Currently, the upper level of Centre Square Mall allows the public to access its bathrooms by way of the security guards. However, Howe said, he was told that policy is about to change.

"(The security guard) says to me 'After next week there will be no more keys for the upstairs bathrooms,'" he recounted. "There are

no public washrooms downtown now. None."

Last week, Yellowknifer was allowed into the upper level bathroom by one of the security guards. Yet, he warned he could lose his job and indicated that in the near future he would no longer be able to let anyone in. A security guard in the lower level of the mall - which is under different management - allowed Yellowknifer into the washroom there.

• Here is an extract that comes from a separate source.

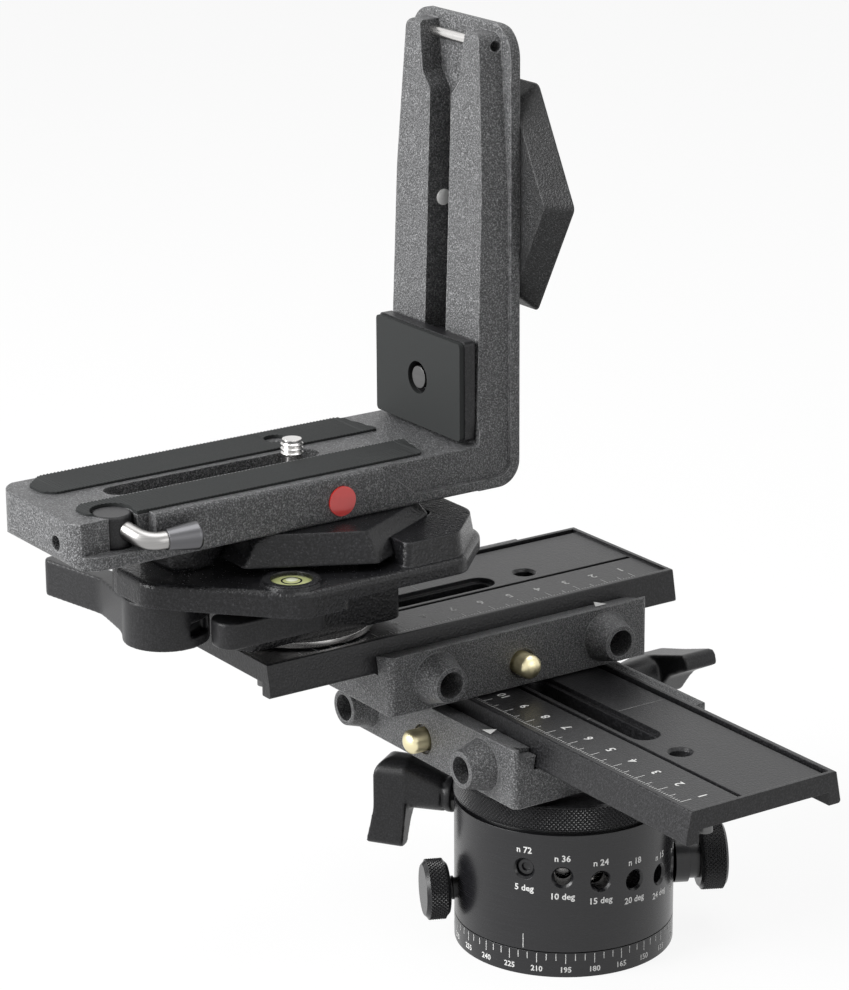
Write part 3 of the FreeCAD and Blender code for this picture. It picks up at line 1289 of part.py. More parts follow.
def camera_screw():
    """A captive screw: head under the slot, a thin neck through it and the thread above."""
    top = BASE_TOP + CAMERA_SCREW_OUT
    z1 = BRACKET_Z + BASE_SLOT_STEP_H - FACE_GAP / 2 - SCREW_WASHER_T - FACE_GAP / 2
    z0 = z1 - CAMERA_SCREW_HEAD_H
    screw = rod(CAMERA_SCREW_HEAD_R, (0, -CAMERA_SCREW_Y, z0), UP, CAMERA_SCREW_HEAD_H)
    screw = screw.fuse(rod(CAMERA_SCREW_NECK_R, (0, -CAMERA_SCREW_Y, z0), UP, top - z0))
    thread = rod(CAMERA_SCREW_R, (0, -CAMERA_SCREW_Y, top - CAMERA_SCREW_THREAD), UP, CAMERA_SCREW_THREAD)
    thread = thread.makeChamfer(THREAD_BEVEL, [e for e in thread.Edges if e.Closed and e.BoundBox.ZMin > top - 0.01])
    slot = box(-CAMERA_SCREW_HEAD_R, CAMERA_SCREW_HEAD_R, -CAMERA_SCREW_Y - DRIVE_SLOT_W / 2,
               -CAMERA_SCREW_Y + DRIVE_SLOT_W / 2, z0, z0 + DRIVE_SLOT_DEPTH)
    return at_bracket(screw.fuse(thread).cut(slot))


def swing_points():
    """The rod's start, its bend and the sleeve's far end."""
    axis = V(SWING_X, -SWING_Y, BRACKET_Z + SWING_ROD_RISE + SWING_ROD_DROP)
    bend = axis + V(SWING_BEND_X, SWING_BEND_Y, -SWING_ROD_DROP)
    start = axis + (bend - axis).normalize() * (SWING_BARREL_R - SWING_ROD_SUNK)
    return start, bend, bend + V(SWING_SPREAD, SWING_LENGTH, 0)


def swing_rod():
    start, bend, far = swing_points()
    into = (bend - start).normalize()
    ahead = (far - bend).normalize()
    end = far - ahead * SLEEVE_END
    reach = SWING_BEND_R * math.tan(into.getAngle(ahead) / 2)
    a = bend - into * reach
    b = bend + ahead * reach
    centre = a + (ahead - into * into.dot(ahead)).normalize() * SWING_BEND_R
    middle = centre + (bend - centre).normalize() * SWING_BEND_R
    path = Part.Wire([Part.LineSegment(start, a).toShape(), Part.Arc(a, middle, b).toShape(),
                      Part.LineSegment(b, end).toShape()])
    section = Part.Wire(Part.makeCircle(SWING_ROD_R, start, into))
    return path.makePipeShell([section], True, True)


def swing_barrel():
    """The barrel that turns in the bracket's pocket, with the rod set in its side."""
    low = BRACKET_Z + SWING_LEDGE + FACE_GAP
    barrel = rod(SWING_BARREL_R, (SWING_X, -SWING_Y, low), UP, BASE_TOP - low)
    barrel = barrel.makeChamfer(SWING_BARREL_BEVEL, [e for e in barrel.Edges if e.BoundBox.ZMin > BASE_TOP - 0.01])
    return at_bracket(barrel.cut(swing_rod()))


def swing_lever():
    """A steel rod that leaves the barrel sideways and bends to run beside the bracket."""
    return at_bracket(swing_rod())


def lever_sleeve():
    bend, far = swing_points()[1:]
    sleeve = cone(SLEEVE_SMALL_R, SLEEVE_R, (0, 0, 0), UP, SLEEVE_L)
    sleeve = sleeve.makeFillet(SLEEVE_ROUND, [e for e in sleeve.Edges if e.BoundBox.ZMin > SLEEVE_L - 0.01])
    sleeve = sleeve.cut(rod(SWING_ROD_R, (0, 0, 0), UP, SLEEVE_L - SLEEVE_END))
    ahead = (far - bend).normalize()
    start = far - ahead * SLEEVE_L
    return at_bracket(along(sleeve, (start.x, start.y, start.z), (ahead.x, ahead.y, ahead.z)))


# Camera plate on the arm

def pad_back():
    return arm_face(BASE_TOP) - FACE_GAP


def pad_z():
    return BASE_TOP + STRIP_T - STRIP_SEAT + FACE_GAP


def pad_outline(inset=0.0):
    z0 = pad_z() + inset
    z1 = pad_z() + PAD_H - inset
    half = PAD_HALF_W - inset
    return mirrored([(half, z0, PAD_CORNER_R), (half, z1, PAD_CORNER_R)])


def arm_camera_plate():
    back = pad_back()
    plate = prism_y(pad_outline(), back - PAD_METAL_T, back)
    tenon_z0 = BRACKET_Z + ARM_SLOT_LOW + TENON_LIFT
    tenon = box(-TENON_HALF, TENON_HALF, back, back + TENON_DEPTH, tenon_z0, pad_z() + PAD_H - TENON_DROP)
    plate = plate.fuse(tenon)
    z = pad_z() + PAD_H / 2
    plate = plate.cut(rod(PAD_HOLE_R, (0, back - PAD_METAL_T - 1, z), (0, 1, 0), PAD_METAL_T))
    return at_bracket(plate.cut(rod(CAMERA_SCREW_R + RUN_GAP, (0, back - 8, z), (0, 1, 0), 20)))


def arm_pad():
    back = pad_back() - PAD_METAL_T
    pad = prism_y(pad_outline(PAD_INSET), back - PAD_RUBBER_T, back)
    z = pad_z() + PAD_H / 2
    return at_bracket(pad.cut(rod(PAD_HOLE_R, (0, back - 3, z), (0, 1, 0), 5)))


def arm_screw():
    z = pad_z() + PAD_H / 2
    tip = pad_back() - PAD_METAL_T - PAD_RUBBER_T + ARM_SCREW_SUNK
    head = pad_back() + TENON_DEPTH + FACE_GAP / 2
    screw = rod(CAMERA_SCREW_R, (0, tip, z), (0, 1, 0), head - tip)
    return at_bracket(screw.fuse(rod(ARM_SCREW_HEAD_R, (0, head, z), (0, 1, 0), ARM_SCREW_HEAD_L)))


def parts():
    yield "scale_ring", scale_ring()
    yield "tripod_bush", tripod_bush()
    yield "pan_spindle", pan_spindle()
    yield "detent_drum", detent_drum()
    yield "spindle_nut", spindle_nut()
    yield "rotor_housing", rotor_housing()
    yield "thrust_washer", thrust_washer()
    yield "knurled_ring", knurled_ring()
    yield "top_disc", top_disc()
    yield "saddle_screws", saddle_screws()
    yield "plunger_collar", plunger_collar()
    yield "plunger_pin", plunger_pin()
    yield "plunger_knob", plunger_knob()
    yield "plunger_spring", plunger_spring()
    yield "drag_thumbscrew", drag_thumbscrew()
    yield "pan_lock_lever", pan_lock_lever()
    yield "pan_lock_screw", pan_lock_screw()
    yield "lower_saddle", lower_saddle()
    yield "upper_saddle", upper_saddle()
    yield "lower_plate", lower_plate()
    yield "upper_plate", upper_plate()
    for level, place, offset in (("lower", lower_at, LOWER_PLATE_OFFSET), ("upper", upper_at, UPPER_PLATE_OFFSET)):
        yield level + "_clamp_bar", place(clamp_bar())
        yield level + "_guide_pins", place(guide_pins())
        yield level + "_lock_screw", place(slide_lock_screw())
        yield level + "_lock_lever", place(slide_lock_lever())
        yield level + "_stop_button", place(stop_button())
        yield level + "_button_spring", place(button_spring())
        yield level + "_end_stops", place(moved(end_stops(), offset))
    yield "cross_screws", cross_screws()
    yield "clamp_disc", clamp_disc()
    yield "clamp_bolt", clamp_bolt()
    yield "clamp_body", clamp_body()
    yield "moving_jaw", moving_jaw()
    yield "main_lever", main_lever()
    yield "safety_catch", safety_catch()
    yield "clamp_pins", clamp_pins()
    yield "level_cup", level_cup()
    yield "level_vial", level_vial()
    yield "elbow_bracket", elbow_bracket()
    yield "base_hex_plate", base_hex_plate()
    yield "arm_hex_plate", arm_hex_plate()
    yield "grip_strips", grip_strips()
    yield "slot_pin", slot_pin()
    yield "badge_disc", badge_disc()
    yield "screw_washer", screw_washer()
    yield "camera_screw", camera_screw()
    yield "swing_barrel", swing_barrel()
    yield "swing_lever", swing_lever()
    yield "lever_sleeve", lever_sleeve()
    yield "arm_camera_plate", arm_camera_plate()
    yield "arm_pad", arm_pad()
    yield "arm_screw", arm_screw()


os.makedirs("parts", exist_ok=True)
for name, shape in parts():
    if not shape.isValid():
        raise ValueError(name + " is not a valid shape")
    shape.exportStep("parts/" + name + ".step")
    print(name, len(shape.Solids), round(shape.Volume, 1))
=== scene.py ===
import json
import math

import bmesh
import bpy
from bpy.props import FloatProperty, FloatVectorProperty, IntProperty, PointerProperty
from mathutils import Matrix, Vector


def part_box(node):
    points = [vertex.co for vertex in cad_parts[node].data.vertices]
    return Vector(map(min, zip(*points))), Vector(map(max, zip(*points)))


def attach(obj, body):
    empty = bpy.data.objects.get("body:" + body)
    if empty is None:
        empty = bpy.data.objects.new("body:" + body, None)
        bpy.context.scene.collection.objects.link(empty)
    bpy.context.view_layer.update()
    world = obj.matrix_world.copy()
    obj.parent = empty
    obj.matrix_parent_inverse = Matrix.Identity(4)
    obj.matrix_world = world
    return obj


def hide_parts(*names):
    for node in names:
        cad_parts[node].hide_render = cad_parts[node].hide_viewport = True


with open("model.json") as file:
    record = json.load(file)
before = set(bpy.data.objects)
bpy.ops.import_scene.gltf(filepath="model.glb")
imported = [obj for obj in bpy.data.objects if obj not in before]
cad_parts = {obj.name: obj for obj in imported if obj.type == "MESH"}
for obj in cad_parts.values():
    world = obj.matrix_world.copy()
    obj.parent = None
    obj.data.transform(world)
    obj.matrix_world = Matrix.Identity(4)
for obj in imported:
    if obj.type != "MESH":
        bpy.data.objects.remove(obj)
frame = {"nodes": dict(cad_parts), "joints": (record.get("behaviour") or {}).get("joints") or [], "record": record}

bl_info = {
    "name": "Panoramic Head Dressing",
    "version": (1, 0, 0),
    "blender": (4, 5, 0),
    "location": "3D View > Sidebar > Head",
    "description": "Finishes and fine pieces for a panoramic camera head",
    "category": "Object",
}

MM = 0.001
UP = Vector((0, 0, 1))

# Segments round the turned pieces
RING_SEGMENTS = 128
KNOB_SEGMENTS = 96
ROUND_SEGMENTS = 64
SMALL_SEGMENTS = 40

# Index holes round the rotor: stops in a turn, plan angles in degrees, heights
STOPS = (72, 36, 24, 18, 15, 12, 10, 8, 6, 4)
DATUM_ANGLE = -34.2
FIRST_HOLE = -22.9
HOLE_STEP = 19.93
HOLE_TOP = 32.03 * MM
HOLE_DROP = 1.77 * MM
LABEL_ABOVE = 5.6 * MM
LABEL_BELOW = 5.8 * MM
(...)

Scott Smicer, general manager of the Yellowknife Inn and the upper mall, insisted the bathrooms would remain open to customers of the mall. The security guards, he said, will continue to have keys and merchants can call them on behalf of a visitor. Shoppers can also go to the guards directly to be let in.

Smicer said he has tightened access to the bathrooms because of vandalism and inappropriate behaviour. Customers deserve a clean washroom, he added.

Still, Howe believes it isn't right and wants the mall's management to reconsider. Instead of shutting down access, he said, why not monitor them better?

"It says right on the door these are monitored. Well monitoring to me means go in and check around," Howe said. "You let a few people in and you're kind of worried about maybe the guy is in there drinking or trying to get laid or something, you just go in and look."

Meanwhile, over at YK Centre the solution has been to install coin-operated locks on the bathroom doors.

"It's certainly decreased vandalism and damage in the washrooms for us and it's also given us an avenue to donate to local, worthy charities," said Hughie Graham, general manager of YK Centre.

In the first four months of operations the centre collected about $1,000 and donated it to the SideDoor Youth Centre. Management has also donated funds to the YWCA and the downtown day shelter.

But the bathroom issue shouldn't be left in the hands of retailers, said former city councillor David Wind. The city needs to come to grips with the problem, he said, and find a way to provide additional facilities. It's a public health concern, Wind added.

"When you have to go, you have to go."

In 2009, Wind pushed for the city to add public washrooms to the utility building about to be built at the Somba K'e Civic Plaza. Today the facility does house toilets but they are only open to residents during city-run events or if a group rents them.

Nonetheless, residents can use the washrooms at city hall, the Yellowknife Public Library and the day shelter, which was opened for the purpose of providing Yellowknife's homeless with a place to answer the call of nature.

"We've been focusing what limited resources we have on enhancing our support for that facility. But at the moment there aren't any other plans for more public washrooms in the downtown core," said Mayor Mark Heyck, adding there aren't enough resources to fund additional washrooms and no place to put them. Also, he isn't sure what types of facilities could work in Yellowknife's cold winter climate.

"It's our hope that places like malls in Yellowknife would provide public washrooms."